Individually, the power of money, muscle or position can brutally ravage many systems. But, these powers often seek allegiance of each other amorphously. Terrorism (financial and physical and sometimes politically sponsored), corruption (positional and intellectual), and totalitarianism (fanatical religious oppression, financial and political) show the complex interwoven structures of powers.
Jim Collins said, “Greatness is not a function of circumstance. Greatness, it turns out is largely a matter of conscious choice and discipline.” Discipline in actions and choice of righteous path: both require clear analysis of the present and a vision for the future.
The ability to stay rooted to one’s principles in the times of success and power is not a general human behavior. It is easy to get carried away in applause and laurels. Then how come few people never lose their way? Why do they remain unaffected of praise, and glory? The theory of Karma describes it beautifully. Successes, pride, disappointment, regret: all are attached to the results of our actions. But when actions are devoid of any expectations, the doer finds success and failure alike. The law of karma is easy to understand but difficult to implement. But being human is not easy as being a human being.
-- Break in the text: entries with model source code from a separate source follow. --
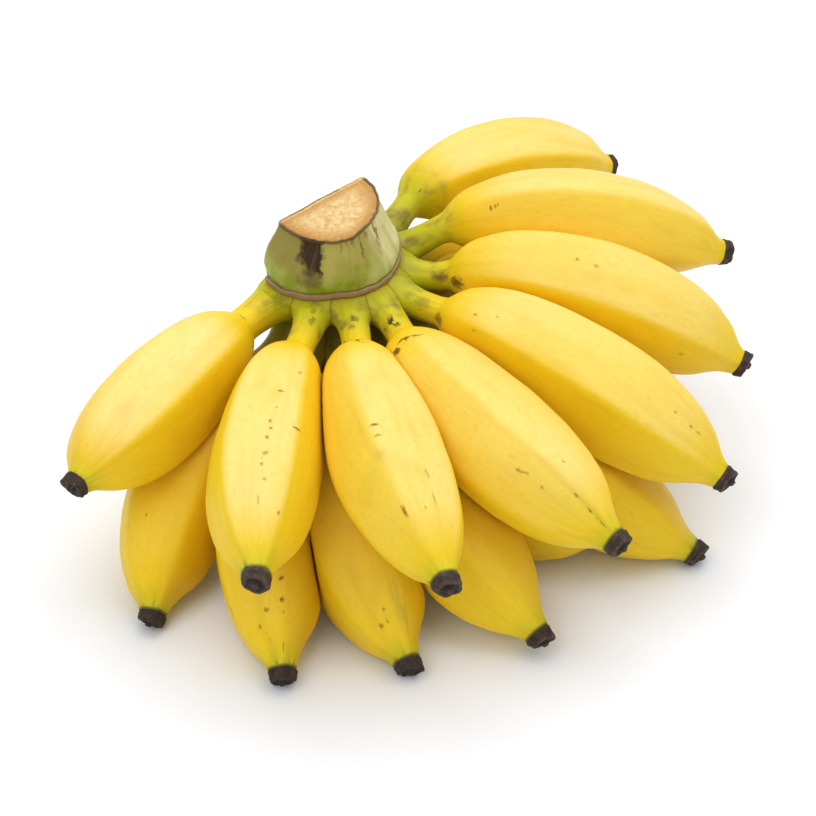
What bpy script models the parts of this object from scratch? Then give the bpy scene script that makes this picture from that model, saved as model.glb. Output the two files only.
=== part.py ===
"""A hand of baby bananas, standing on its lower fingers like an open umbrella.

Seventeen fingers grow in two rows round one half of a cut stalk. Each finger is a bent, five-ridged
fruit with its own stalk and a dried blossom end. The crown is the piece of stalk that holds them.
Metres, +Z up. The origin is on the surface that the hand stands on, below the middle of its box.
A heading is an angle about +Z: 0 is towards -Y, the front, and 90 is towards +X.
"""

import math

import bmesh
import bpy
from mathutils import Matrix, Vector

MM = 0.001

# The crown: its ring is the scar of the leaf that once covered the flowers.
RING_CENTRE = Vector((-0.029, 0.027, 0.070))
CROWN_AXIS = Vector((-0.02, -0.17, 0.98)).normalized()
CROWN_HEADING = 38  # of the middle of the round side; the flat side faces the other way
RING_RADIUS = 0.0245
CUT_RADIUS = 0.0172
CUT_HEIGHT = 0.0215  # of the sawn face above the ring
FLAT_SIDE = 0.0025  # how far the flat side lies behind the axis
CROWN_DEPTH = 0.030  # of the cushion below the ring
CROWN_SIDES = 40

# Two rows of fingers leave the crown below the ring.
ROOTS = {
    "upper": {"radius": 0.019, "drop": 0.008},
    "lower": {"radius": 0.015, "drop": 0.020},
}

# One finger: shares of its length from root to blossom end, and the radius there in metres.
FINGER_PROFILE = (
    (0.000, 0.0066),
    (0.050, 0.0058),
    (0.100, 0.0050),
    (0.140, 0.0047),
    (0.165, 0.0053),
    (0.190, 0.0072),
    (0.230, 0.0099),
    (0.290, 0.0128),
    (0.370, 0.0152),
    (0.470, 0.0168),
    (0.580, 0.0175),
    (0.680, 0.0171),
    (0.760, 0.0157),
    (0.830, 0.0134),
    (0.885, 0.0108),
    (0.920, 0.0085),
    (0.942, 0.0067),
    (0.955, 0.0055),
    (0.967, 0.0048),
    (0.992, 0.0040),
    (1.000, 0.0014),
)
# How far the middle of a finger is along its bow at each share of the length: the stalk stays straight.
BOW_PROFILE = (
    (0.00, 0.00),
    (0.10, 0.10),
    (0.18, 0.36),
    (0.27, 0.70),
    (0.38, 0.93),
    (0.50, 1.00),
    (0.62, 0.93),
    (0.75, 0.70),
    (0.88, 0.36),
    (1.00, 0.00),
)
# Where the rings of a finger's mesh lie, close together where its outline turns.
RING_SHARES = (
    *(0.00, 0.01, 0.07, 0.13, 0.165, 0.19, 0.22, 0.26, 0.32, 0.39, 0.46, 0.53),
    *(0.60, 0.67, 0.74, 0.80, 0.85, 0.89, 0.92, 0.945, 0.965, 0.985, 0.994, 1.00),
)
FINGER_SIDES = 16
STALK_SHARE = 0.16  # of the length, in the profile, before the fruit widens
CAP_START = 0.965  # where the dried blossom end begins
GIRTH_FROM, GIRTH_TO = 0.12, 0.95  # a finger's own girth counts between these shares of its length
GIRTH_RISE, GIRTH_FALL = 0.15, 0.10  # and grows and fades over these

# Ridges run along a finger at these angles round it, in degrees.
RIDGE_ANGLES = (0, 68, 142, 216, 288)
RIDGE_STRENGTH = 0.42  # 0 is a round section, 1 is one with five flat sides
RIDGE_ROUNDING = 0.22
RIDGES_FULL = (0.37, 0.945)  # the ridges fade away outside these shares of the length
RIDGES_GONE = (0.17, 0.965)

AHEAD = 0.01  # share of the length to each side that gives the direction of the middle line
PRESS_GAP = 0.0006  # fingers that press on each other stay this far apart
SETTLED = 0.0008  # skin this near the floor lies flat on it
PRESS_STEPS = 14  # halvings in the search for the pressed surface
NEIGHBOUR_REACH = 0.004  # only fingers nearer than this can press on each other
BALLS = 40  # along a finger, to measure how deep a point is in it
CROWN_GAP = 0.0003  # between the crown and the stalks that grow from it

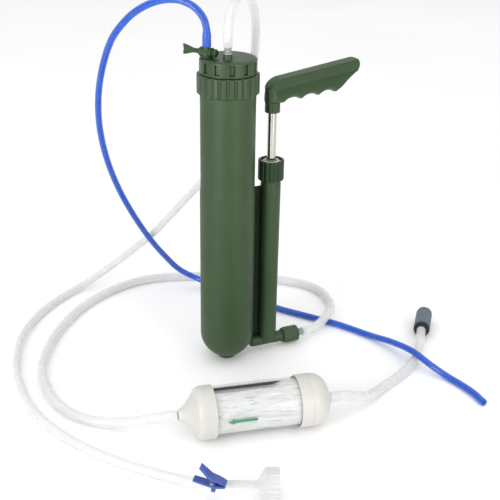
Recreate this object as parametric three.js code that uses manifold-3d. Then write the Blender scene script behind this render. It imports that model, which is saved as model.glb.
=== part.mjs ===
// A hand-pumped water filter for camping, with its hoses, pre-filter, strainer and bottle adapter.
// Millimetres, +Z up. The origin is the centre of the foot's underside, everything stands on Z = 0,
// and +X points from the filter vessel to the pump barrel.
import * as THREE from "three";
import { mergeVertices } from "three/addons/utils/BufferGeometryUtils.js";
import Module from "manifold-3d";

const wasm = await Module();
wasm.setup();

// ---- Driving dimensions ----
const GAP = 0.3; // between touching pieces
const ROUND = 28; // sides of a large round piece
const SMALL_ROUND = 14; // sides of a small round piece

const VESSEL = {
  upperRadius: 24.8, lowerRadius: 25.3, domeCentre: 27.5, footRadius: 8,
  stepBottom: 169, stepTop: 181, shoulder: 263.5, neckRadius: 22.6, neckTop: 289.9,
  boreRadius: 22.2, neckBore: 20.4, boreTop: 257,
};
const CARBON_STACK = { discRadius: 20, holeRadius: 7.4, heights: [33, 40, 88, 95] };
const COLLAR = { bottom: 263.9, top: 281.4, radius: 26.2, ribRadius: 27.6, ribs: 24, bore: 22.9 };
const CAP = { bottom: 281.8, top: 295.5, radius: 25.2, corner: 2.4, pads: 12, pocketDepth: 1.2 };
const OUTLET = { x: -5, y: -11.5, bossRadius: 3.9, bossTop: 300 };
const TAP = { x: -18.4, y: 3.6, z: 299.8, radius: 4, angle: -54.5, bore: 2.9, barbTop: 312 };

const PUMP = {
  x: 43, ductZ: 9.3, ductRadius: 5.5, ductEnd: 71, bore: 7, boreFloor: 13,
  topRadius: 9.5, bottomRadius: 8.8, neckBottom: 178, neckTop: 193.3, domeCentre: 14,
};
const WEB = { front: 2.2, back: 6.2, left: 22, right: 39, bottom: 9.3, top: 171 };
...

All said and done, the definition of the righteous path is integral to steer power. But the definition of righteous path is full of confusions. Al Qaeda killed many innocents, as they interpreted that killing non-Muslims is righteous as per Quran. Bruno was burned alive by religious authorities for his rational ideas. Hinduism allows a caste system to exploit the lower castes. There is no rule to a righteous path. The righteous path cannot be searched in scriptures in isolation of the context. The righteous path depends on the circumstances: what is right in one can turn wrong in the other condition.
Kathopanishad seeks the infallibility of mankind due to power, and its prevention in an analogy of the chariot. It goes like this: there is a chariot, which has five horses pulling it. The horses have reins in their mouths, which are in the hands of a charioteer. A passenger is sitting at the back of the chariot. Ideally, the passenger should instruct the charioteer, who should then control the reins and guide the horses in the proper direction. However, in this case, the passenger has gone to sleep, and so the horses are holding sway.
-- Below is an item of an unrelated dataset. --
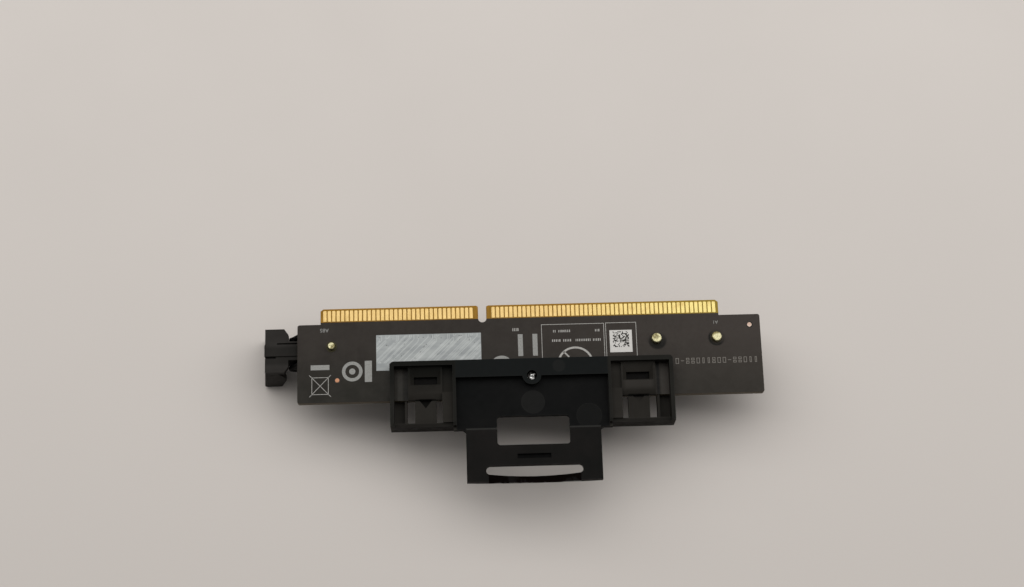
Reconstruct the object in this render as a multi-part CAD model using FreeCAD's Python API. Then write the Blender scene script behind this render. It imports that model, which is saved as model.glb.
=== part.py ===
import FreeCAD, Part
import math
import os

from FreeCAD import Vector

os.makedirs("parts", exist_ok=True)

# PCIe riser card. Millimetres. Origin: centre line of the key notch, on the leading edge
# of the gold tab, at mid thickness of the board. +X along the board, +Y out of the mating
# connector's slot direction (towards the gold edge), +Z away from the card slot.

# ---- board ----
board_thickness = 1.57
board_depth = 21.9         # from the leading edge to the lower edge
board_corner = 0.5
tab_height = 3.7           # leading edge to the shoulders
shoulder_left = 5.2        # the board reaches at least this far past the tab's ends
shoulder_right = 9.25
past_latch_end = 6.0       # and at least this far past the card slot's ends
past_front_end = 8.25
tab_margin = 1.0           # last finger centre to the tab's end
tab_corner = 0.6
notch_width = 1.85
notch_depth = 4.05
bevel_length = 0.5         # bevel of the leading edge, along Y
bevel_depth = 0.3          # and into each face

# ---- gold fingers ----
finger_pitch = 1.0
finger_width = 0.75
finger_start = 0.5         # from the leading edge
finger_length = 2.55
finger_thickness = 0.05
finger_gap_at_key = 5.0    # between finger centres across the notch
long_finger_count = 51
short_finger_count = 34

# ---- x16 card slot ----
slot_centre_y = -8.95
key_x = 39.15              # centre of the slot's key wall and of its pin
contact_pitch = 1.0
key_to_contact = 1.5
short_contact_count = 11
long_contact_count = 71
slot_width = 7.5
slot_height = 11.25
slot_margin_front = 3.85   # first contact to the front end
slot_margin_end = 3.35     # last contact to the latch end
groove_width = 1.8
groove_depth = 8.6
groove_margin = 1.25       # groove past the outer contacts
groove_lead = 0.7          # chamfer of the mouth
key_wall = 1.7
cavity_width = 0.6
cavity_reach = 2.9         # from the centre line to the cavity's back
mouth_ledge = 0.85         # solid rim left between cavities and mouth
foot_channel = 0.5         # the side walls stop this far off the board, over the solder feet

# ---- contacts ----
contact_width = 0.42
contact_thickness = 0.2
contact_stem = 2.6         # outer face of the stem, from the centre line
foot_reach = 4.7           # end of the solder foot, from the centre line
contact_touch = 0.72       # inner face at the spring's end, from the centre line
contact_height = 8.8       # of that end, below the board's underside

# ---- locating pins ----
pin_radius = 1.15
end_pin_radius = 0.8
pin_hole_radius = 1.2
pin_proud = 1.1            # above the board's upper face
pin_socket = 1.5           # depth in the housing
pin_fit = 0.02
front_pin_past = 2.05      # from the last contact at the front end
end_pin_past = 1.65        # and from the last one at the latch end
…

The chariot is the body, the horses are the five senses, the charioteer is the intellect, and the passenger seated behind is the soul residing in the body. The senses (horses) desire pleasurable routes which end in lust, attachment, greed anger and conceit. The mind (reins) is not exercising restraint on the senses (horses). The intellect (charioteer) submits to the pull of the reins (mind). So in the power-bound state, the bewildered soul does not direct the intellect in the proper direction. However, if the soul wakes up to its higher nature and decides to take a proactive role, it can exercise the intellect in the proper direction.